As always, other reviewers are better than me at putting their fingers on the flaws. Well, perhaps not that exactly, but more merciless at pointing them out. I had already observed that (a) the setups make no damn sense whatsoever in the context of the Regency, (b) the narrative tends to fizzle out, setting us up for a Big Cathartic Emotional Climax! and then sort of letting that fall by the wayside, (c) the NAMES, oh dear God -- Ambrogina? wtf? But I'm willing to let those slide. I enjoyed the three I've read so far very much, and devoured each in a sitting. I have to admit, my criticism threshold as a reader is pretty low, in general. It takes a lot for me to fling a book across the room, let alone threaten to chainsaw it. As long as I'm enjoying the story and there aren't too many excruciating typos and grammar gaffes, I'm generally willing to go along with it. As a rereader, though, it's another story. I like my Big Cathartic Emotional Climaxes (Fiona Walker does those well; so does Jennifer Crusie, who can do no wrong). I like for plots to hang together. I like to be able to like and respect and cheer for the main characters. I like to have lines of dialogue recur in my head. I like for there to be a proper ending (happy, for preference). I like for it to fit within the constraints it's set for itself, and to work.

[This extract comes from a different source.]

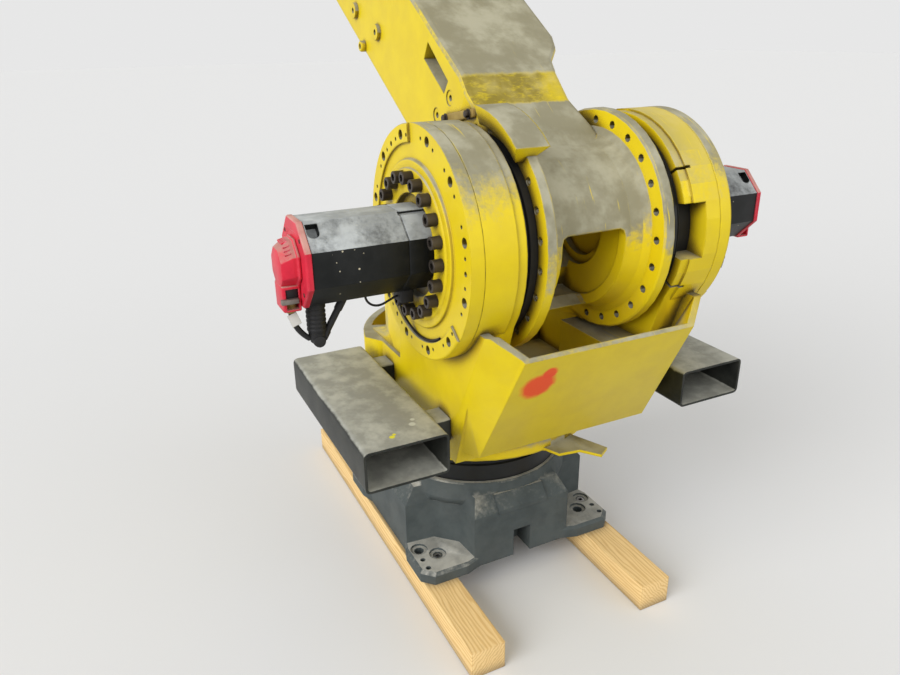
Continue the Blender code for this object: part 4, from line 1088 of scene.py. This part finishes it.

I sometimes worry that I'm too indiscriminate in my tastes, but lately I think I've just got better at weeding out the books that won't suit me in advance.

That was longer than I expected.

[livejournal.com profile] jennycrusie is also awesome, and you should think so too. Even if it is hard as hell to quote from her blog, I'm making an extra effort:

If you put Peeps in the microwave, they get very big. Strangely, this is not the thrill you’d think it would be.
(So, naturally, I left a link to the Peep Research Page.) Also:

When I was home for Christmas, I bent over to get something, and my shirt rode up in back and my mother said, “Why, Jennifer, that almost looks like you have a tattoo.” Eagle-Eyed Jo is seventy-nine but she can spot the top curl of an antenna at thirty paces. I said, “That is a tattoo, and what are you doing looking at my back, huh?” She said, “I’m your mother,” which makes no sense but it’s worked as a justification for anything for fifty-six years, so I let it slide. Then she said, “How is it that you get the tattoo and I’m the bad one?” I thought, “Because it’s my world, the rest of you are just local color,” but I didn’t say it out loud, I’m not that dumb. Then she said, “Well, now you have to show the family,” at which point my nephew Jacob, who had been trying to snicker quietly, gave up and snickered out loud. I said, “Let me think. No.” She said, “Well, then you have to show me,” and she’s my mother, so I did. Then to pay her back, I said, “When you get one there, it’s called a trailer trash license plate.” She said, “Jennifer!” so my work was done, but then my dad said to her, “Well, I guess if Jenny has one, you need to get one, too.” And I thought about taking my mother to Mother’s Tattoo and Piercing in Covington and saying, “Give her a nice red heart with a banner that says ‘Born to Vacuum in High Heels.’” But she said no. Another fantasy shot to hell.

Then my niece wrote my daughter and said, "It was the best Christmas ever."
...oh, and [livejournal.com profile] azerbic comments on the Google issue. Hmm.